## [THE EXERCISE]
Please write out the material below exactly as given.

## [SUPPLIED INFORMATION]
- - - -
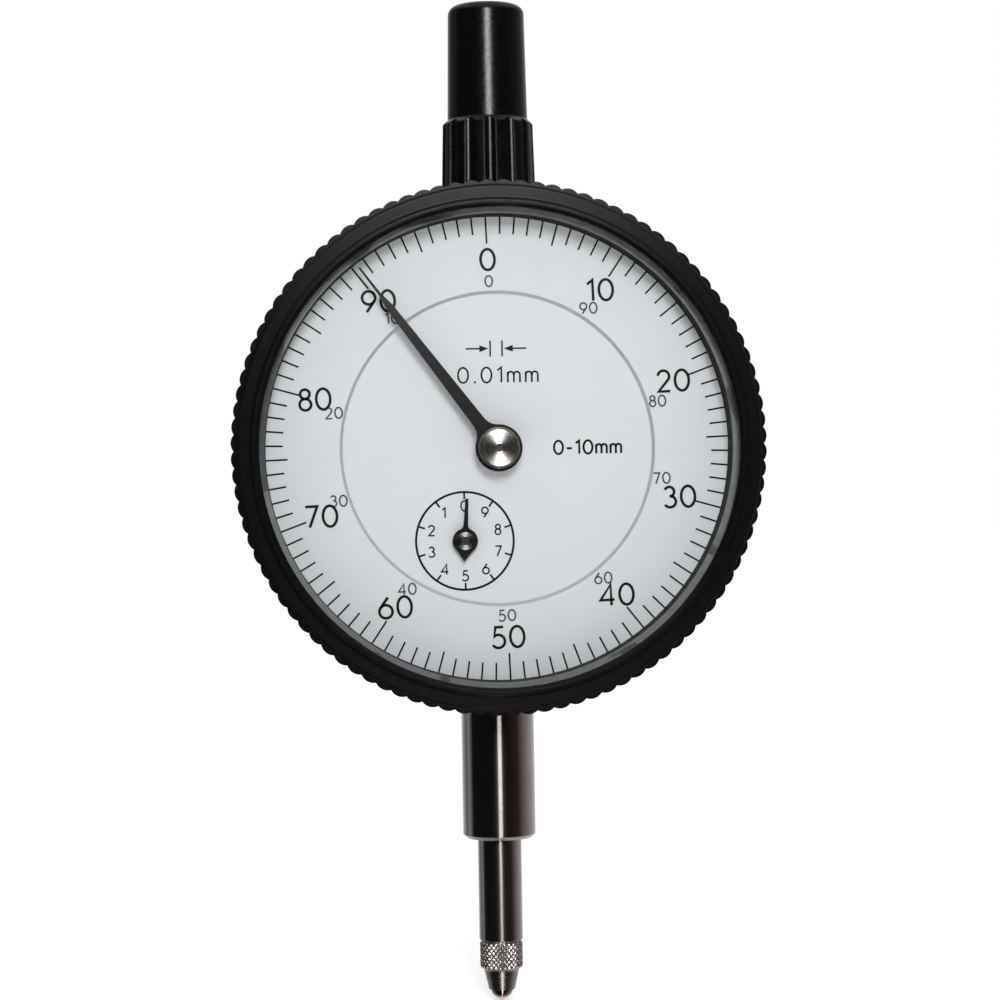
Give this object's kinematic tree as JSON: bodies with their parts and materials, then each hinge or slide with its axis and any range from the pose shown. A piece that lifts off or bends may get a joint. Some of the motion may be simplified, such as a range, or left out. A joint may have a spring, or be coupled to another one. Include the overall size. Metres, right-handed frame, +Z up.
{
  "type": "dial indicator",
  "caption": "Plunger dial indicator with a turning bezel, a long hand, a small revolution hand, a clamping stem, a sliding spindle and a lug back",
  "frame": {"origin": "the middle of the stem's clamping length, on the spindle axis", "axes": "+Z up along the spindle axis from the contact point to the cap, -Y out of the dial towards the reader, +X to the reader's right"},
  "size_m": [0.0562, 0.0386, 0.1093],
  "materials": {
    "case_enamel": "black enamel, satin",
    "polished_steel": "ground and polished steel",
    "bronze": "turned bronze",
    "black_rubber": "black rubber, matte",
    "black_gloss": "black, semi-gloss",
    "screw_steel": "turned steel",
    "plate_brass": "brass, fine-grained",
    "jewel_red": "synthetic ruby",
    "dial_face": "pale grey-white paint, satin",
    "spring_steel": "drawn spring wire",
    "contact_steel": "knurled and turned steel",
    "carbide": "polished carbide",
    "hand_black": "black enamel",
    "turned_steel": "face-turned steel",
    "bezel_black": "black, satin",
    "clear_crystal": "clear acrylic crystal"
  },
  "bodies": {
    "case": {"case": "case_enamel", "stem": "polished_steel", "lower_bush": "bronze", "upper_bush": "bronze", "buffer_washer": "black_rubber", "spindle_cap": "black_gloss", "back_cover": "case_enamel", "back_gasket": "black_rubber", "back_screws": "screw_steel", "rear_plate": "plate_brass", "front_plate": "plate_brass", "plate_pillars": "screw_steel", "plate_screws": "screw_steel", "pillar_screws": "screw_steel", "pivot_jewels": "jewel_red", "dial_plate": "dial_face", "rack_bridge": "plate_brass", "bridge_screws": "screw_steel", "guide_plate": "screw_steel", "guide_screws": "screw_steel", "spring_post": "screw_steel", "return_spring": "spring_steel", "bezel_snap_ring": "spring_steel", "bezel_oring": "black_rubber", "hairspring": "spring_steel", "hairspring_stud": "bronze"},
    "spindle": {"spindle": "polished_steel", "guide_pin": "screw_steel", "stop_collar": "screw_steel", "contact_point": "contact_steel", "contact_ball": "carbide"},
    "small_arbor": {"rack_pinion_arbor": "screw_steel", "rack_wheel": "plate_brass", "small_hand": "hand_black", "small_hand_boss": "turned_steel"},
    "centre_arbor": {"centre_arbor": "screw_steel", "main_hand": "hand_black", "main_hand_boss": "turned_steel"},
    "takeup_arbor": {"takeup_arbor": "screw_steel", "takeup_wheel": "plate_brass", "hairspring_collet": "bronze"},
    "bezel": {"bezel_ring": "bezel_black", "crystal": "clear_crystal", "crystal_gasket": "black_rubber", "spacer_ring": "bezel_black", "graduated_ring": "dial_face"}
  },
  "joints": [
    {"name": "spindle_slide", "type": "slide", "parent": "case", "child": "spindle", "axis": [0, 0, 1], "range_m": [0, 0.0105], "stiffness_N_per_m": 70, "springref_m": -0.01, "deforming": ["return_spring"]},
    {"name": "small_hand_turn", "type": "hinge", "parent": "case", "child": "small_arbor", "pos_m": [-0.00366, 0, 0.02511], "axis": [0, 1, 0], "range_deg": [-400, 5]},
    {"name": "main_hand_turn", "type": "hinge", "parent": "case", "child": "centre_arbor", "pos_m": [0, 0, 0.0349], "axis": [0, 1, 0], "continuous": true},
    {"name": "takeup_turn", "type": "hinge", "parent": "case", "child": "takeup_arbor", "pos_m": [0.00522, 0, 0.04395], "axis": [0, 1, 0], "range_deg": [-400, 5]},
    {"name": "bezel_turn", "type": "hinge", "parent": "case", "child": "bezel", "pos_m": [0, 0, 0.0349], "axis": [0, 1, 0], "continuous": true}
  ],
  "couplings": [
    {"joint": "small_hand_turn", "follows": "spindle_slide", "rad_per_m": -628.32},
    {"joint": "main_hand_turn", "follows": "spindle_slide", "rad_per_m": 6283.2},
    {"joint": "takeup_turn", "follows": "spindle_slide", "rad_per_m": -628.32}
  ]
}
- - - -
## [FINAL RESULT]
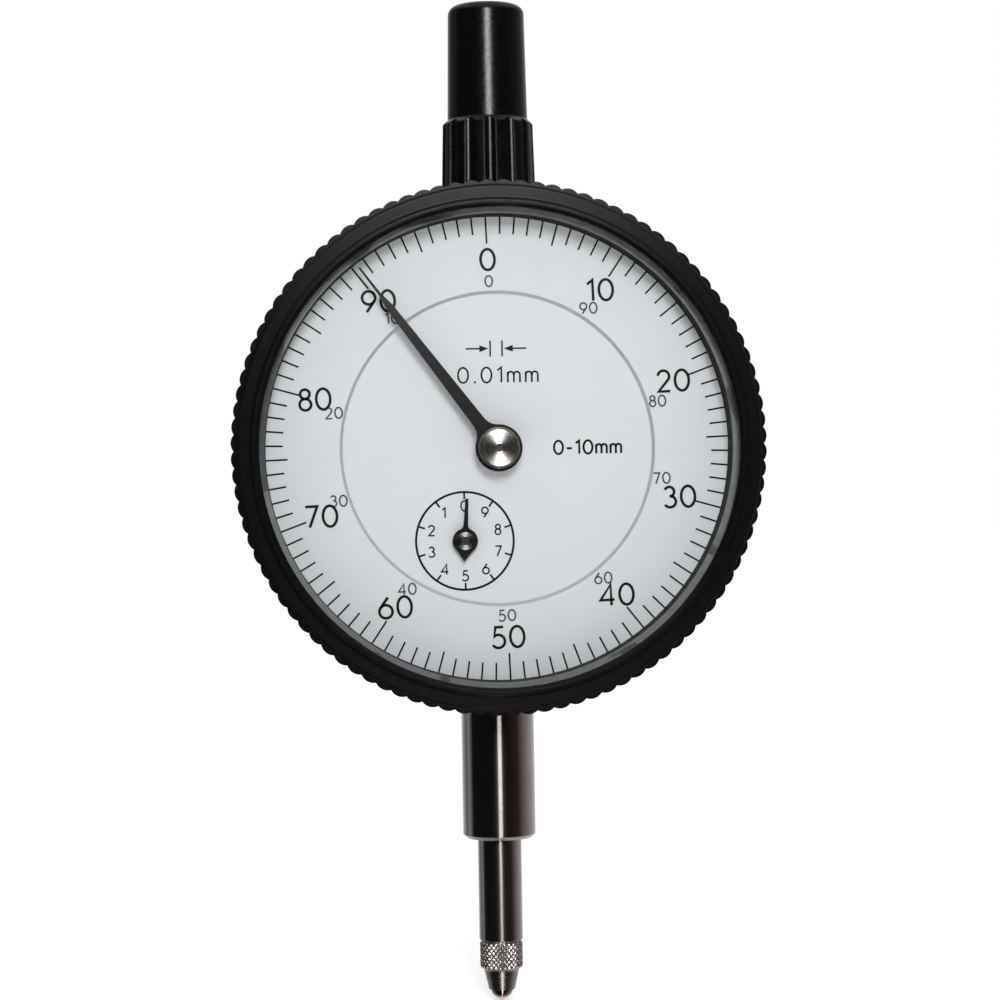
Give this object's kinematic tree as JSON: bodies with their parts and materials, then each hinge or slide with its axis and any range from the pose shown. A piece that lifts off or bends may get a joint. Some of the motion may be simplified, such as a range, or left out. A joint may have a spring, or be coupled to another one. Include the overall size. Metres, right-handed frame, +Z up.
{
  "type": "dial indicator",
  "caption": "Plunger dial indicator with a turning bezel, a long hand, a small revolution hand, a clamping stem, a sliding spindle and a lug back",
  "frame": {"origin": "the middle of the stem's clamping length, on the spindle axis", "axes": "+Z up along the spindle axis from the contact point to the cap, -Y out of the dial towards the reader, +X to the reader's right"},
  "size_m": [0.0562, 0.0386, 0.1093],
  "materials": {
    "case_enamel": "black enamel, satin",
    "polished_steel": "ground and polished steel",
    "bronze": "turned bronze",
    "black_rubber": "black rubber, matte",
    "black_gloss": "black, semi-gloss",
    "screw_steel": "turned steel",
    "plate_brass": "brass, fine-grained",
    "jewel_red": "synthetic ruby",
    "dial_face": "pale grey-white paint, satin",
    "spring_steel": "drawn spring wire",
    "contact_steel": "knurled and turned steel",
    "carbide": "polished carbide",
    "hand_black": "black enamel",
    "turned_steel": "face-turned steel",
    "bezel_black": "black, satin",
    "clear_crystal": "clear acrylic crystal"
  },
  "bodies": {
    "case": {"case": "case_enamel", "stem": "polished_steel", "lower_bush": "bronze", "upper_bush": "bronze", "buffer_washer": "black_rubber", "spindle_cap": "black_gloss", "back_cover": "case_enamel", "back_gasket": "black_rubber", "back_screws": "screw_steel", "rear_plate": "plate_brass", "front_plate": "plate_brass", "plate_pillars": "screw_steel", "plate_screws": "screw_steel", "pillar_screws": "screw_steel", "pivot_jewels": "jewel_red", "dial_plate": "dial_face", "rack_bridge": "plate_brass", "bridge_screws": "screw_steel", "guide_plate": "screw_steel", "guide_screws": "screw_steel", "spring_post": "screw_steel", "return_spring": "spring_steel", "bezel_snap_ring": "spring_steel", "bezel_oring": "black_rubber", "hairspring": "spring_steel", "hairspring_stud": "bronze"},
    "spindle": {"spindle": "polished_steel", "guide_pin": "screw_steel", "stop_collar": "screw_steel", "contact_point": "contact_steel", "contact_ball": "carbide"},
    "small_arbor": {"rack_pinion_arbor": "screw_steel", "rack_wheel": "plate_brass", "small_hand": "hand_black", "small_hand_boss": "turned_steel"},
    "centre_arbor": {"centre_arbor": "screw_steel", "main_hand": "hand_black", "main_hand_boss": "turned_steel"},
    "takeup_arbor": {"takeup_arbor": "screw_steel", "takeup_wheel": "plate_brass", "hairspring_collet": "bronze"},
    "bezel": {"bezel_ring": "bezel_black", "crystal": "clear_crystal", "crystal_gasket": "black_rubber", "spacer_ring": "bezel_black", "graduated_ring": "dial_face"}
  },
  "joints": [
    {"name": "spindle_slide", "type": "slide", "parent": "case", "child": "spindle", "axis": [0, 0, 1], "range_m": [0, 0.0105], "stiffness_N_per_m": 70, "springref_m": -0.01, "deforming": ["return_spring"]},
    {"name": "small_hand_turn", "type": "hinge", "parent": "case", "child": "small_arbor", "pos_m": [-0.00366, 0, 0.02511], "axis": [0, 1, 0], "range_deg": [-400, 5]},
    {"name": "main_hand_turn", "type": "hinge", "parent": "case", "child": "centre_arbor", "pos_m": [0, 0, 0.0349], "axis": [0, 1, 0], "continuous": true},
    {"name": "takeup_turn", "type": "hinge", "parent": "case", "child": "takeup_arbor", "pos_m": [0.00522, 0, 0.04395], "axis": [0, 1, 0], "range_deg": [-400, 5]},
    {"name": "bezel_turn", "type": "hinge", "parent": "case", "child": "bezel", "pos_m": [0, 0, 0.0349], "axis": [0, 1, 0], "continuous": true}
  ],
  "couplings": [
    {"joint": "small_hand_turn", "follows": "spindle_slide", "rad_per_m": -628.32},
    {"joint": "main_hand_turn", "follows": "spindle_slide", "rad_per_m": 6283.2},
    {"joint": "takeup_turn", "follows": "spindle_slide", "rad_per_m": -628.32}
  ]
}